A Local Currency Primer-Comfort Dollars
“A great, tiny organic cafe in my town, Comfort, decided to expand to a second, larger location last year. The owner, John Halko, has been renovating the new space for a year, and – thanks to the credit crisis – has been unable to raise the cash required to finish and finally open. With currency unavailable from traditional, centralized money-lending banks, Halko has turned instead to his community – to us – for support.
Granted, this is a small town. Pretty much everybody goes to Comfort – the only restaurant of its kind on the small strip – and we all have a stake in its success. Any extension of Comfort would bring more activity, vitality, and commerce to a tiny downtown (commercially devastated in the 1970s by the chain stores and strip malls of automobile-friendly Central Avenue).
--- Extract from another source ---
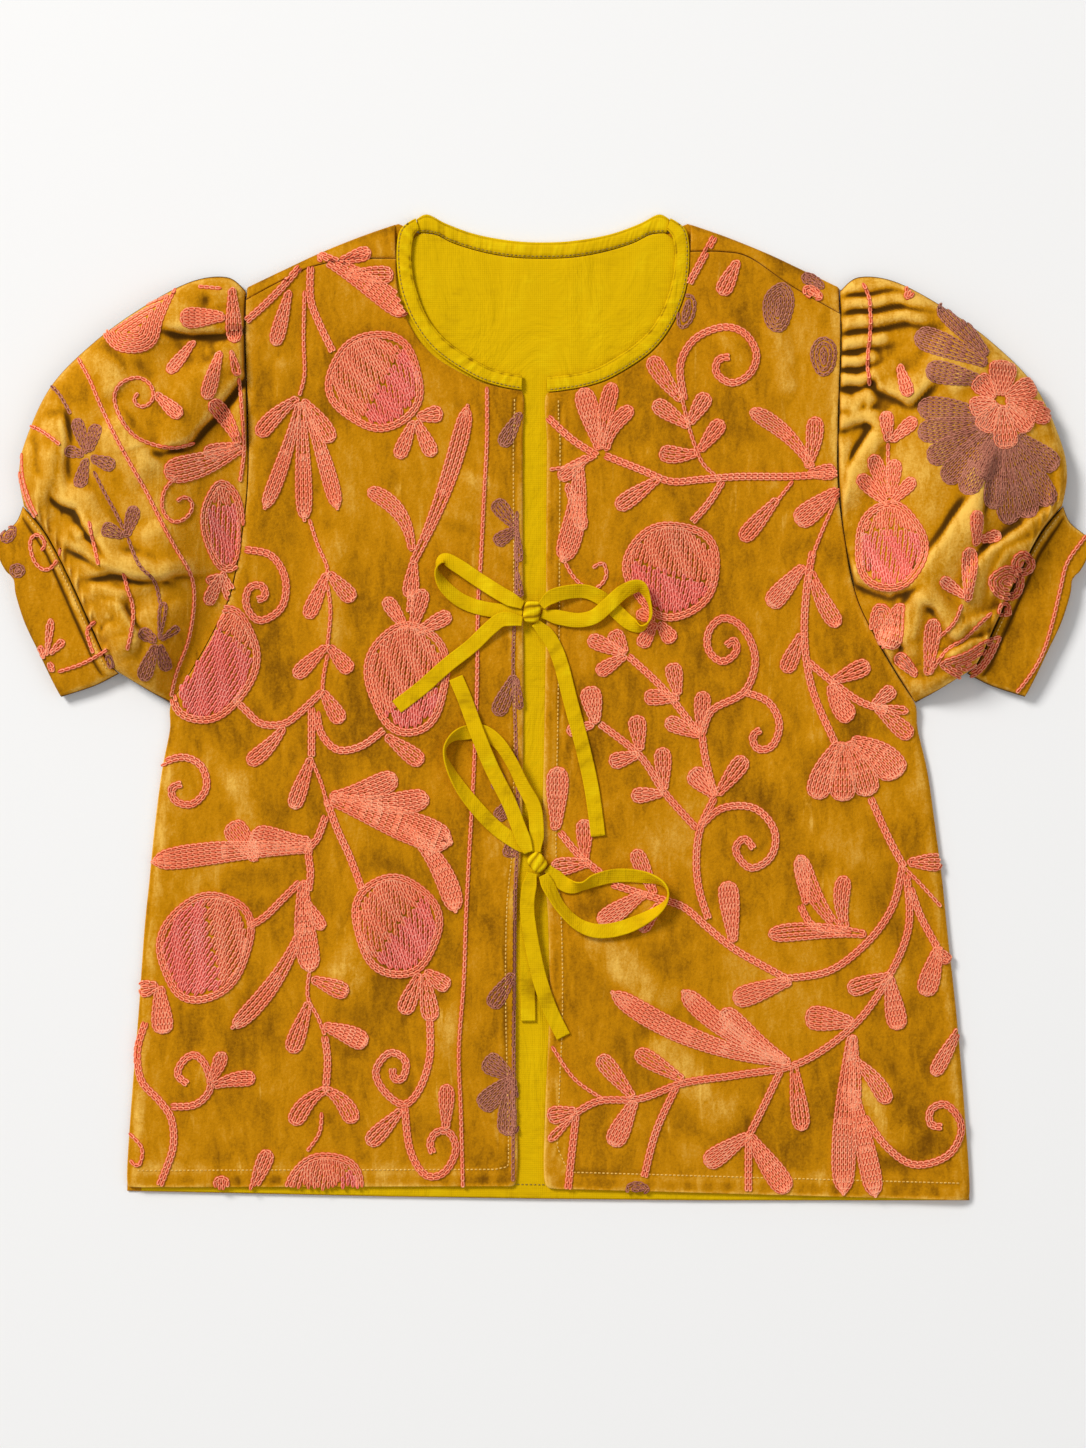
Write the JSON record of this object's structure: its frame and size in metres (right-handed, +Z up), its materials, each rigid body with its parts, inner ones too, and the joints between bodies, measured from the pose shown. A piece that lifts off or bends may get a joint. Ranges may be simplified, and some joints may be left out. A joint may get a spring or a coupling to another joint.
{
  "type": "tied puff-sleeve jacket top",
  "caption": "Short-sleeved velvet jacket top with puff sleeves, bound neck and tied front bows, laid flat on its back.",
  "frame": {"origin": "on the surface the top lies on, under the middle of its outline", "axes": "+Z up from the surface, +Y towards the neck, +X towards the wearer's left sleeve"},
  "size_m": [0.6794, 0.6159, 0.0348],
  "materials": {
    "velvet": "ochre cotton velvet, short nap",
    "lime_cotton": "plain-woven lime cotton, matt"
  },
  "bodies": {
    "root": {"back": "velvet", "back_shoulder_right": "velvet", "back_shoulder_left": "velvet", "front_right": "velvet", "front_left": "velvet", "sleeve_right": "velvet", "sleeve_left": "velvet", "cuff_right": "velvet", "cuff_left": "velvet", "back_lining": "lime_cotton", "neck_binding_right": "lime_cotton", "neck_binding_left": "lime_cotton", "neck_binding_back": "lime_cotton", "knot_upper": "lime_cotton", "loop_upper_right": "lime_cotton", "loop_upper_left": "lime_cotton", "tail_upper_right": "lime_cotton", "tail_upper_left": "lime_cotton", "knot_lower": "lime_cotton", "loop_lower_right": "lime_cotton", "loop_lower_left": "lime_cotton", "tail_lower_up": "lime_cotton", "tail_lower_gap": "lime_cotton", "tail_lower_left": "lime_cotton"}
  },
  "joints": []
}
So Halko’s idea is to sell VIP cards. For every dollar a customer spends on a card, they receive the equivalent of $1.20 worth of credit at either restaurant. If I buy a thousand dollar card, I get twelve hundred dollars worth of food: a 20% rate of return on the investment of dollars. Halko gets the cash infusion he needs to build the new restaurant – and since he’s paying for it in 20% tab adjustments, it just comes out of profits. He gets the money a lot cheaper than if he were borrowing it from the bank, paying back in cash over time.
Meanwhile, customers get more food for less money. But wait, there’s more: the entire scheme refocuses a community’s energy and cash on itself. Because our money goes further at our own restaurant than a restaurant somewhere else, we are biased towards eating locally. Since we have a stake in the success (and the non-failure) of the restaurant in whose food we have invested, we’ll also be more likely to promote it to our friends. And since we have already spent a big chunk of money on Comfort’s food, we’re more likely go get food there than dish out more cash for a meal somewhere else. When it gets really interesting is when other businesses begin to accept Comfort’s VIP card and dollars for their services as well. But even in its current, limited incarnation, it’s easy to see how the math of an extremely simple alternative currency works, why its existence gets cheaper money into the hands of people who need it, and how it circumvents centralized control over commerce.”